** START Material for this task **
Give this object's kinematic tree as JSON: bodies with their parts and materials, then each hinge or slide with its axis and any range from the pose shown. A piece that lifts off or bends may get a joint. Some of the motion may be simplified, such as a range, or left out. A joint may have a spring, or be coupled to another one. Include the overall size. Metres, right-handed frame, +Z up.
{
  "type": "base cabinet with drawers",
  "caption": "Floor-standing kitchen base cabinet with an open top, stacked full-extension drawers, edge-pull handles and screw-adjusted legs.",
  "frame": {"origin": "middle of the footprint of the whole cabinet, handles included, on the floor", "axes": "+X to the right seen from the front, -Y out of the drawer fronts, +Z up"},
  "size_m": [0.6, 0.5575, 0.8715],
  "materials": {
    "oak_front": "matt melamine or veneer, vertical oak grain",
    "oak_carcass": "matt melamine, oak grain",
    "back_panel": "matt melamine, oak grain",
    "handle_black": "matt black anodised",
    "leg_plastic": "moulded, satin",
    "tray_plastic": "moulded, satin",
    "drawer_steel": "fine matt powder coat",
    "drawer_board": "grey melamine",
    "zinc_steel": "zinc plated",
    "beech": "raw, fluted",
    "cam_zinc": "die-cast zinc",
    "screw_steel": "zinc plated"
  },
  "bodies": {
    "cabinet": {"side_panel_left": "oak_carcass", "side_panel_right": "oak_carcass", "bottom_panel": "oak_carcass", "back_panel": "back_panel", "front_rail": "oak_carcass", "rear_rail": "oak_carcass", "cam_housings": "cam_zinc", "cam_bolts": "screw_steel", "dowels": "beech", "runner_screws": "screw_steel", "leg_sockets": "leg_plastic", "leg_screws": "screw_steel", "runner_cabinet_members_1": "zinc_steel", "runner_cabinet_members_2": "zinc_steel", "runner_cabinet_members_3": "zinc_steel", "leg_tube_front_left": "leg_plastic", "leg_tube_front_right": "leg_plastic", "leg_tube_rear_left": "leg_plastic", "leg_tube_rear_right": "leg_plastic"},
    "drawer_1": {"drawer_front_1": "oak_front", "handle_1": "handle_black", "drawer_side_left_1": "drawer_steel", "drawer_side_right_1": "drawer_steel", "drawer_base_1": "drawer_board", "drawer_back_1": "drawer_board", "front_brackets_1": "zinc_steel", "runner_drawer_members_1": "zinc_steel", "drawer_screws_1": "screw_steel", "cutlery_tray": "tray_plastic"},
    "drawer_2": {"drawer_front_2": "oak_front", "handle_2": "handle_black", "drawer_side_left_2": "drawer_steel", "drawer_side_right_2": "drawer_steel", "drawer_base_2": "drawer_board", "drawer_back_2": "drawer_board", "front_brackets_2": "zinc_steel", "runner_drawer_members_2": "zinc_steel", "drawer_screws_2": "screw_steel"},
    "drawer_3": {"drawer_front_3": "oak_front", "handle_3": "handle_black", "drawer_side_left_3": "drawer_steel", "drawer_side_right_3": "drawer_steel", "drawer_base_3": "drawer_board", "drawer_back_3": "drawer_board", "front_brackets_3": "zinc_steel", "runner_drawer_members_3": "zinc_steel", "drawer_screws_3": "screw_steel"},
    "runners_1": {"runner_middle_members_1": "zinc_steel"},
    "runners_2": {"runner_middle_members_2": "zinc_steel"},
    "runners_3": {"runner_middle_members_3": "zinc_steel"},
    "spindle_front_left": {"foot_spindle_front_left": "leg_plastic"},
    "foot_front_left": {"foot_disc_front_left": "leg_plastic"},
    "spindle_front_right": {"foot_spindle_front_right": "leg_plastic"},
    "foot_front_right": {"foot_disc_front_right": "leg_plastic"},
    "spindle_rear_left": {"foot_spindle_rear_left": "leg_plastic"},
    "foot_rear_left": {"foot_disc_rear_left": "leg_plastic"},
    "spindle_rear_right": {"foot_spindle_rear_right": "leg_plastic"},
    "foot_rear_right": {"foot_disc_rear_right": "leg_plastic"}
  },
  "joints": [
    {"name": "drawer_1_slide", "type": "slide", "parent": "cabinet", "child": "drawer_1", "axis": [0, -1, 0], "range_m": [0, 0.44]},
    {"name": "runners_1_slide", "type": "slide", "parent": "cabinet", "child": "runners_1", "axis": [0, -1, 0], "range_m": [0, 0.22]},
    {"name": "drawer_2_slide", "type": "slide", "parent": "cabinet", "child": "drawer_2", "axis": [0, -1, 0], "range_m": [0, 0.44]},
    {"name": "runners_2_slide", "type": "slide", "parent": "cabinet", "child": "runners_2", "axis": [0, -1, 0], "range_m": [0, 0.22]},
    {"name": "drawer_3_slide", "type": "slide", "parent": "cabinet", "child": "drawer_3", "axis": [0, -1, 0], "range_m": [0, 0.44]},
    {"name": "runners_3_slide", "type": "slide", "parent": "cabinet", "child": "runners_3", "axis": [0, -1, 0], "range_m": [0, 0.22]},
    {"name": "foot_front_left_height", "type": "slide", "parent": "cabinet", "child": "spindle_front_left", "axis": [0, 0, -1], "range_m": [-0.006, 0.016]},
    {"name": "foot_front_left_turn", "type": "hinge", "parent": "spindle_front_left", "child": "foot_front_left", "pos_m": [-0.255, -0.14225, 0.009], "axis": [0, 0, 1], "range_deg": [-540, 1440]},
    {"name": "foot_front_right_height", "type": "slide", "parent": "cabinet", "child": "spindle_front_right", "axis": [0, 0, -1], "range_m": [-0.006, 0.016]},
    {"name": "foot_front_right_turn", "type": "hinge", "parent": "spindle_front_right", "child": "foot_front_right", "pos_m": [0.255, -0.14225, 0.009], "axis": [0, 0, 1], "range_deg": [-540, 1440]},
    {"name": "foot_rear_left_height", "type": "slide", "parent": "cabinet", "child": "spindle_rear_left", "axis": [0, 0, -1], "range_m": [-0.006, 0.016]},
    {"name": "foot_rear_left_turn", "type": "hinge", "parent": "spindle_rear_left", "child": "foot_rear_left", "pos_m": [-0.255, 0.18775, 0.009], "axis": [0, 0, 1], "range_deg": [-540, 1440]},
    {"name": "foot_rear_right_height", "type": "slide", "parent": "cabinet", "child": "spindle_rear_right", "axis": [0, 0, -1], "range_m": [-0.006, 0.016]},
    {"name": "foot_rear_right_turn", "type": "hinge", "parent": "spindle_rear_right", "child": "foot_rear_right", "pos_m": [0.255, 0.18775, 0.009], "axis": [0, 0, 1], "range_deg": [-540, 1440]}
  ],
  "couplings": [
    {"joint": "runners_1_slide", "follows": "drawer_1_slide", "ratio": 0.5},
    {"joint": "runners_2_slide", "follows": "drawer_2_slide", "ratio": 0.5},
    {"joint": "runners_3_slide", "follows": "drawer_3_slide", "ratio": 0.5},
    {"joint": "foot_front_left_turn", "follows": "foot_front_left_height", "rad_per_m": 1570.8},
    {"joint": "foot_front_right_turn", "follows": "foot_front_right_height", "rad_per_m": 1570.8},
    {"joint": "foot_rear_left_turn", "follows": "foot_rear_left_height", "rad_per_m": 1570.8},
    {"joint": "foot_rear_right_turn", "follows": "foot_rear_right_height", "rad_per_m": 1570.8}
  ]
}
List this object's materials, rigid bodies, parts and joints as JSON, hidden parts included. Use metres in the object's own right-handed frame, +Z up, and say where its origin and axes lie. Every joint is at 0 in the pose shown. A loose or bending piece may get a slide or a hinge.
** END Material for this task **
# [Request]
Extract all the entries word for word.

# [Answer below]
Give this object's kinematic tree as JSON: bodies with their parts and materials, then each hinge or slide with its axis and any range from the pose shown. A piece that lifts off or bends may get a joint. Some of the motion may be simplified, such as a range, or left out. A joint may have a spring, or be coupled to another one. Include the overall size. Metres, right-handed frame, +Z up.
{
  "type": "base cabinet with drawers",
  "caption": "Floor-standing kitchen base cabinet with an open top, stacked full-extension drawers, edge-pull handles and screw-adjusted legs.",
  "frame": {"origin": "middle of the footprint of the whole cabinet, handles included, on the floor", "axes": "+X to the right seen from the front, -Y out of the drawer fronts, +Z up"},
  "size_m": [0.6, 0.5575, 0.8715],
  "materials": {
    "oak_front": "matt melamine or veneer, vertical oak grain",
    "oak_carcass": "matt melamine, oak grain",
    "back_panel": "matt melamine, oak grain",
    "handle_black": "matt black anodised",
    "leg_plastic": "moulded, satin",
    "tray_plastic": "moulded, satin",
    "drawer_steel": "fine matt powder coat",
    "drawer_board": "grey melamine",
    "zinc_steel": "zinc plated",
    "beech": "raw, fluted",
    "cam_zinc": "die-cast zinc",
    "screw_steel": "zinc plated"
  },
  "bodies": {
    "cabinet": {"side_panel_left": "oak_carcass", "side_panel_right": "oak_carcass", "bottom_panel": "oak_carcass", "back_panel": "back_panel", "front_rail": "oak_carcass", "rear_rail": "oak_carcass", "cam_housings": "cam_zinc", "cam_bolts": "screw_steel", "dowels": "beech", "runner_screws": "screw_steel", "leg_sockets": "leg_plastic", "leg_screws": "screw_steel", "runner_cabinet_members_1": "zinc_steel", "runner_cabinet_members_2": "zinc_steel", "runner_cabinet_members_3": "zinc_steel", "leg_tube_front_left": "leg_plastic", "leg_tube_front_right": "leg_plastic", "leg_tube_rear_left": "leg_plastic", "leg_tube_rear_right": "leg_plastic"},
    "drawer_1": {"drawer_front_1": "oak_front", "handle_1": "handle_black", "drawer_side_left_1": "drawer_steel", "drawer_side_right_1": "drawer_steel", "drawer_base_1": "drawer_board", "drawer_back_1": "drawer_board", "front_brackets_1": "zinc_steel", "runner_drawer_members_1": "zinc_steel", "drawer_screws_1": "screw_steel", "cutlery_tray": "tray_plastic"},
    "drawer_2": {"drawer_front_2": "oak_front", "handle_2": "handle_black", "drawer_side_left_2": "drawer_steel", "drawer_side_right_2": "drawer_steel", "drawer_base_2": "drawer_board", "drawer_back_2": "drawer_board", "front_brackets_2": "zinc_steel", "runner_drawer_members_2": "zinc_steel", "drawer_screws_2": "screw_steel"},
    "drawer_3": {"drawer_front_3": "oak_front", "handle_3": "handle_black", "drawer_side_left_3": "drawer_steel", "drawer_side_right_3": "drawer_steel", "drawer_base_3": "drawer_board", "drawer_back_3": "drawer_board", "front_brackets_3": "zinc_steel", "runner_drawer_members_3": "zinc_steel", "drawer_screws_3": "screw_steel"},
    "runners_1": {"runner_middle_members_1": "zinc_steel"},
    "runners_2": {"runner_middle_members_2": "zinc_steel"},
    "runners_3": {"runner_middle_members_3": "zinc_steel"},
    "spindle_front_left": {"foot_spindle_front_left": "leg_plastic"},
    "foot_front_left": {"foot_disc_front_left": "leg_plastic"},
    "spindle_front_right": {"foot_spindle_front_right": "leg_plastic"},
    "foot_front_right": {"foot_disc_front_right": "leg_plastic"},
    "spindle_rear_left": {"foot_spindle_rear_left": "leg_plastic"},
    "foot_rear_left": {"foot_disc_rear_left": "leg_plastic"},
    "spindle_rear_right": {"foot_spindle_rear_right": "leg_plastic"},
    "foot_rear_right": {"foot_disc_rear_right": "leg_plastic"}
  },
  "joints": [
    {"name": "drawer_1_slide", "type": "slide", "parent": "cabinet", "child": "drawer_1", "axis": [0, -1, 0], "range_m": [0, 0.44]},
    {"name": "runners_1_slide", "type": "slide", "parent": "cabinet", "child": "runners_1", "axis": [0, -1, 0], "range_m": [0, 0.22]},
    {"name": "drawer_2_slide", "type": "slide", "parent": "cabinet", "child": "drawer_2", "axis": [0, -1, 0], "range_m": [0, 0.44]},
    {"name": "runners_2_slide", "type": "slide", "parent": "cabinet", "child": "runners_2", "axis": [0, -1, 0], "range_m": [0, 0.22]},
    {"name": "drawer_3_slide", "type": "slide", "parent": "cabinet", "child": "drawer_3", "axis": [0, -1, 0], "range_m": [0, 0.44]},
    {"name": "runners_3_slide", "type": "slide", "parent": "cabinet", "child": "runners_3", "axis": [0, -1, 0], "range_m": [0, 0.22]},
    {"name": "foot_front_left_height", "type": "slide", "parent": "cabinet", "child": "spindle_front_left", "axis": [0, 0, -1], "range_m": [-0.006, 0.016]},
    {"name": "foot_front_left_turn", "type": "hinge", "parent": "spindle_front_left", "child": "foot_front_left", "pos_m": [-0.255, -0.14225, 0.009], "axis": [0, 0, 1], "range_deg": [-540, 1440]},
    {"name": "foot_front_right_height", "type": "slide", "parent": "cabinet", "child": "spindle_front_right", "axis": [0, 0, -1], "range_m": [-0.006, 0.016]},
    {"name": "foot_front_right_turn", "type": "hinge", "parent": "spindle_front_right", "child": "foot_front_right", "pos_m": [0.255, -0.14225, 0.009], "axis": [0, 0, 1], "range_deg": [-540, 1440]},
    {"name": "foot_rear_left_height", "type": "slide", "parent": "cabinet", "child": "spindle_rear_left", "axis": [0, 0, -1], "range_m": [-0.006, 0.016]},
    {"name": "foot_rear_left_turn", "type": "hinge", "parent": "spindle_rear_left", "child": "foot_rear_left", "pos_m": [-0.255, 0.18775, 0.009], "axis": [0, 0, 1], "range_deg": [-540, 1440]},
    {"name": "foot_rear_right_height", "type": "slide", "parent": "cabinet", "child": "spindle_rear_right", "axis": [0, 0, -1], "range_m": [-0.006, 0.016]},
    {"name": "foot_rear_right_turn", "type": "hinge", "parent": "spindle_rear_right", "child": "foot_rear_right", "pos_m": [0.255, 0.18775, 0.009], "axis": [0, 0, 1], "range_deg": [-540, 1440]}
  ],
  "couplings": [
    {"joint": "runners_1_slide", "follows": "drawer_1_slide", "ratio": 0.5},
    {"joint": "runners_2_slide", "follows": "drawer_2_slide", "ratio": 0.5},
    {"joint": "runners_3_slide", "follows": "drawer_3_slide", "ratio": 0.5},
    {"joint": "foot_front_left_turn", "follows": "foot_front_left_height", "rad_per_m": 1570.8},
    {"joint": "foot_front_right_turn", "follows": "foot_front_right_height", "rad_per_m": 1570.8},
    {"joint": "foot_rear_left_turn", "follows": "foot_rear_left_height", "rad_per_m": 1570.8},
    {"joint": "foot_rear_right_turn", "follows": "foot_rear_right_height", "rad_per_m": 1570.8}
  ]
}
List this object's materials, rigid bodies, parts and joints as JSON, hidden parts included. Use metres in the object's own right-handed frame, +Z up, and say where its origin and axes lie. Every joint is at 0 in the pose shown. A loose or bending piece may get a slide or a hinge.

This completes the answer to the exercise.